— Start —
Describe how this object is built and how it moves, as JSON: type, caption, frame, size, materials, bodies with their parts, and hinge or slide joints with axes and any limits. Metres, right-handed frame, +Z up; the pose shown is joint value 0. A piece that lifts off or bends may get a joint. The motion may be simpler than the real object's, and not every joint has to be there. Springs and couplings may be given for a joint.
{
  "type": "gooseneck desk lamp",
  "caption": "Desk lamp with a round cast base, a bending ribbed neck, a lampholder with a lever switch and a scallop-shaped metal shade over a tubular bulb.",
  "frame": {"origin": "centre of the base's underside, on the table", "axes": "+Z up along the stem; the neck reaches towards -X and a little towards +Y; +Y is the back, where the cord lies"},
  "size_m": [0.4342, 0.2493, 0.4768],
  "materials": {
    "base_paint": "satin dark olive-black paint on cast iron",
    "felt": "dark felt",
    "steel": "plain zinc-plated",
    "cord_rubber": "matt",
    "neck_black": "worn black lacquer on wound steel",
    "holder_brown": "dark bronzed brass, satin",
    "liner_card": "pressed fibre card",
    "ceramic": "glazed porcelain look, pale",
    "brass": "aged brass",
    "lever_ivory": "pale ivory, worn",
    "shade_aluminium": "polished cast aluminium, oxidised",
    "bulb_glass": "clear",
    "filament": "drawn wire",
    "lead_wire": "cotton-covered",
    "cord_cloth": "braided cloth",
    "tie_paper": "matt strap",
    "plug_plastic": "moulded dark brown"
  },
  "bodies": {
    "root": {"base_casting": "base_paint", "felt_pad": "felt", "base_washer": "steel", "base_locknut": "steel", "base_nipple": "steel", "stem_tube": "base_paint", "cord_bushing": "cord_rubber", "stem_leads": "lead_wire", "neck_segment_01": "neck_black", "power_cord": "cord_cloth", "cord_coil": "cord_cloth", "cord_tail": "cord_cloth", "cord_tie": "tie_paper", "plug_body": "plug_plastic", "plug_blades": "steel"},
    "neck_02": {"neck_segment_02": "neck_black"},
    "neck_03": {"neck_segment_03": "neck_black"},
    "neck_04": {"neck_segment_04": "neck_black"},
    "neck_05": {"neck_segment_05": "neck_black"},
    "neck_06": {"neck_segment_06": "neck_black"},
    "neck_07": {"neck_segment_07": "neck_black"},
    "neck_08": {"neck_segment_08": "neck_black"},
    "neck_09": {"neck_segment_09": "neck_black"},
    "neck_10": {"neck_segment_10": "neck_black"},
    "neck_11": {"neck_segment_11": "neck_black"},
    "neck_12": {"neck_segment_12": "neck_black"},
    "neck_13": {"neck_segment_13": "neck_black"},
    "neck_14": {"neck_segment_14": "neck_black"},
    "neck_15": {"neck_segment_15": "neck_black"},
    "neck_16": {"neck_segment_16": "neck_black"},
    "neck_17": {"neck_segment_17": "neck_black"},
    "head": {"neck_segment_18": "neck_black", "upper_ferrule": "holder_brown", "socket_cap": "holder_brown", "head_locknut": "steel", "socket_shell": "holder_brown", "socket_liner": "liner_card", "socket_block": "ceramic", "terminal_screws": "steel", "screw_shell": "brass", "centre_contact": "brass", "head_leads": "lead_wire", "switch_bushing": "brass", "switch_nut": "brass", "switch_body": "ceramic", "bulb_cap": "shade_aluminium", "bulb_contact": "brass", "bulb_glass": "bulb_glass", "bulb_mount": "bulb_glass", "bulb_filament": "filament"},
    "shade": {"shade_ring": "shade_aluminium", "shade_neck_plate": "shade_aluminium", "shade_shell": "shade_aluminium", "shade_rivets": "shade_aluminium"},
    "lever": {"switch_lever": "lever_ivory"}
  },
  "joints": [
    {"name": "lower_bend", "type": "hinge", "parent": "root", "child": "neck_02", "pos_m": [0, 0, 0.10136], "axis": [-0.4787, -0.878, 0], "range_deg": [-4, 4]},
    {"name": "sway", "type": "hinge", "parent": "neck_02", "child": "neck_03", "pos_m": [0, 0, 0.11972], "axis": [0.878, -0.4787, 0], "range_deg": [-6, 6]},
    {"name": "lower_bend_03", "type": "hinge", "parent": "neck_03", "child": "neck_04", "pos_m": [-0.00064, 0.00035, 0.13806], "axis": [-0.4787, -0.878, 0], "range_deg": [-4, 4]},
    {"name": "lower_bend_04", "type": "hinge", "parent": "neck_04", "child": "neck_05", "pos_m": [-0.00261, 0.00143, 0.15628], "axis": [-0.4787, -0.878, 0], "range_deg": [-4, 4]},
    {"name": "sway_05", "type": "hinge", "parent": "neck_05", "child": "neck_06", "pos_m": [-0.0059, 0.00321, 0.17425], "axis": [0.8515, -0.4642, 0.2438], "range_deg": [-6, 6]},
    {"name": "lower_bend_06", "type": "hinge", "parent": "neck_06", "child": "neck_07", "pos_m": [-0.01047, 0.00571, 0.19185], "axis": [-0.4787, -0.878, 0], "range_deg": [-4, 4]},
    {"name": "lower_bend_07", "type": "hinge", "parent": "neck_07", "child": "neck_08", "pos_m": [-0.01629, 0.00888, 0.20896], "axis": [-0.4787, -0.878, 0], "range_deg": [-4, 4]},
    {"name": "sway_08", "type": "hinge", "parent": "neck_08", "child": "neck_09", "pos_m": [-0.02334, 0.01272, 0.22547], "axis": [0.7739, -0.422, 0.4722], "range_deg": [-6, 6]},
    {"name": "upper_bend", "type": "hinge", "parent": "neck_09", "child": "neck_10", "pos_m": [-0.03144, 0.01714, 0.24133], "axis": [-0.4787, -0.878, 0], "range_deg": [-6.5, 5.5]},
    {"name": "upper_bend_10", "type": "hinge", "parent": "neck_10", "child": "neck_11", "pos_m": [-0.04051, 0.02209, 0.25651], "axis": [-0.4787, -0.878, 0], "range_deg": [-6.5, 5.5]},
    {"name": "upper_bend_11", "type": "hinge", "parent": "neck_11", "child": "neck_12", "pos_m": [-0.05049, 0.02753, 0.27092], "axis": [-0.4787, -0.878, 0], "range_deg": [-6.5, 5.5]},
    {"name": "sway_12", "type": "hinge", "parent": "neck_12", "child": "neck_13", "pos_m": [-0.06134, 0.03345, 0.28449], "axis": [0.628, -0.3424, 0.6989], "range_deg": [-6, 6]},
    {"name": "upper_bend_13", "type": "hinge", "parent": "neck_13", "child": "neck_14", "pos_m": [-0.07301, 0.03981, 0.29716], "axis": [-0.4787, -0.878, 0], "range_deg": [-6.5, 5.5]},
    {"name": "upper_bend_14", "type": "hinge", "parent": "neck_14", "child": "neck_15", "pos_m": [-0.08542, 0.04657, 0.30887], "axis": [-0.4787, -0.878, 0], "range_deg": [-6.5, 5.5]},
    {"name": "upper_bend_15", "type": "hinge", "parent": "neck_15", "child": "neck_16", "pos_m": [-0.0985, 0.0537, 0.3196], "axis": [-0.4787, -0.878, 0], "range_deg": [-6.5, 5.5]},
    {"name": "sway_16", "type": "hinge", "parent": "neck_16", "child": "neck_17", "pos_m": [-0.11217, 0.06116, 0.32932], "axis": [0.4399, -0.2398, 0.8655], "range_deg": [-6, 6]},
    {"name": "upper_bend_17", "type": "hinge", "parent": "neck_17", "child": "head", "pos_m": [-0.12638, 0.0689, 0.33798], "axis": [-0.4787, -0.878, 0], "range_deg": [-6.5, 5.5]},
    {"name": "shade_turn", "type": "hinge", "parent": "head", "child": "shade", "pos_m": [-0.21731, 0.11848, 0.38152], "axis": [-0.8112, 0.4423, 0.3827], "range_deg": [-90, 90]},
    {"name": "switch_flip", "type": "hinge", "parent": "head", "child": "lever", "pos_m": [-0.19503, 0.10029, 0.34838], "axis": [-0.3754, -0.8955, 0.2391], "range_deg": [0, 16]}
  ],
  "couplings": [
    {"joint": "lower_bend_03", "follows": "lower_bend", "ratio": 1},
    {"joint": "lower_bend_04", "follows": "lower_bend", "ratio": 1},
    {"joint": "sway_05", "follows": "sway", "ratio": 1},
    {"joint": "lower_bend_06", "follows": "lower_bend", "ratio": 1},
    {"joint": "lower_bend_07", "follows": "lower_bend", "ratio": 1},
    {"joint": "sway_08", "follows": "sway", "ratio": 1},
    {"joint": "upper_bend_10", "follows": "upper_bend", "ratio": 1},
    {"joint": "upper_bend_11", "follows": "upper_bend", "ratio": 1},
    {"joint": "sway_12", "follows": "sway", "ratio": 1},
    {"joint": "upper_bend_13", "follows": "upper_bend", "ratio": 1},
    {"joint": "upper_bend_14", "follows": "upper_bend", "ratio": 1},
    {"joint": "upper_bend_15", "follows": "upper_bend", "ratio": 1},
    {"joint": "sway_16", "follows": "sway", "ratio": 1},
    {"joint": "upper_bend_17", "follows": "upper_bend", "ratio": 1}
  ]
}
— End —
__THE PROBLEM__. Return every line above that contains the word "bodies".

__RESPONSE__.
Describe how this object is built and how it moves, as JSON: type, caption, frame, size, materials, bodies with their parts, and hinge or slide joints with axes and any limits. Metres, right-handed frame, +Z up; the pose shown is joint value 0. A piece that lifts off or bends may get a joint. The motion may be simpler than the real object's, and not every joint has to be there. Springs and couplings may be given for a joint.
  "bodies": {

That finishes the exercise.